The thought here is that the Spirit fills out the revelation / the gospel made known to the disciples by Christ, so Carson.

ekeinoV pro. "he" - that one. Emphatic by use.

eme "me" - [will glorify] me. Emphatic by position.

oJti "by [taking] / because" - because. Probably expressing cause/reason, "because". "He will glorify me, for he will draw on what is mine and reveal it to you", Moffatt.

ek + gen."from" - from.

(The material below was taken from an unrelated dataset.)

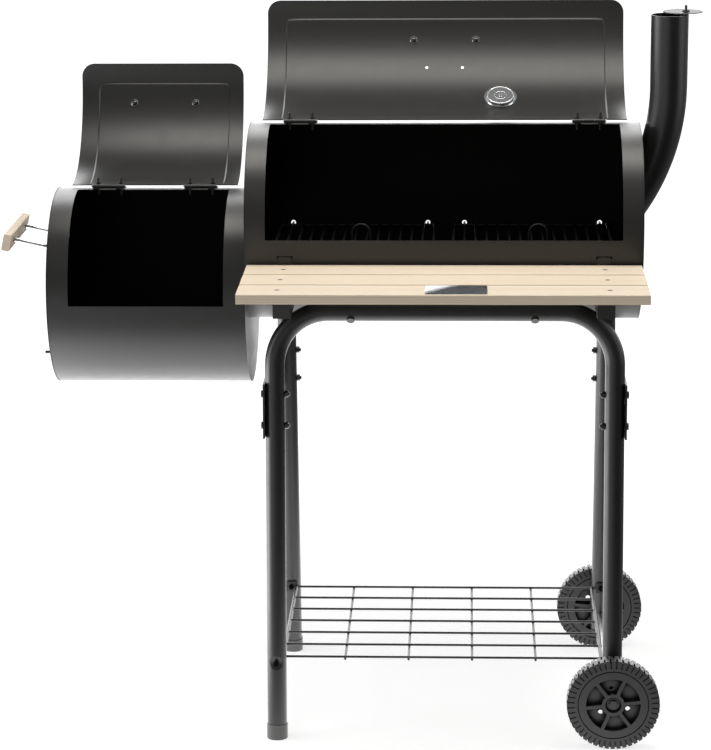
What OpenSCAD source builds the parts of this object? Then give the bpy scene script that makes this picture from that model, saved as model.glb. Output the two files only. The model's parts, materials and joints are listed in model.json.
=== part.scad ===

Expressing separation; "away from." This may imply that the Comforter selects from the truth possessed by Jesus and reveals it as or when it is appropriate, but Brown argues that this is very unlikely.

tou gen. art. "what [is mine]" - the [of me he will take, receive]. The article serves as a nominalizer turning the possessive pronoun "my" into a substantive, "that which is mine."

uJmin dat. pro "[making it known] to you / [he will make known] to you" - [and communicate, announce it] to you. Dative of indirect object.


The point being made is that "the persons of the Godhead collaborate in the task of divine self-disclosure", Kostenberger.

panta "all" - everything [which the father has is mine]. Nominative subject of the verb to-be. Referring to the truth and not the Father's divine nature. Jesus does posses the divine nature, but it probably can't be argued from this verse.

dia touto "This is why [I said]" - because of this = therefore. This causal construction is usually inferential, referring to what precedes.

oJti "[I said]" - [i said] that [he receives the of me and and will announce it]. Introducing an object clause / dependent statement of indirect speech expressing what Jesus said. For tou emou, "the of me", see v14; "that which is mine."

uJmin dat. pro. "to you" - Dative of indirect object.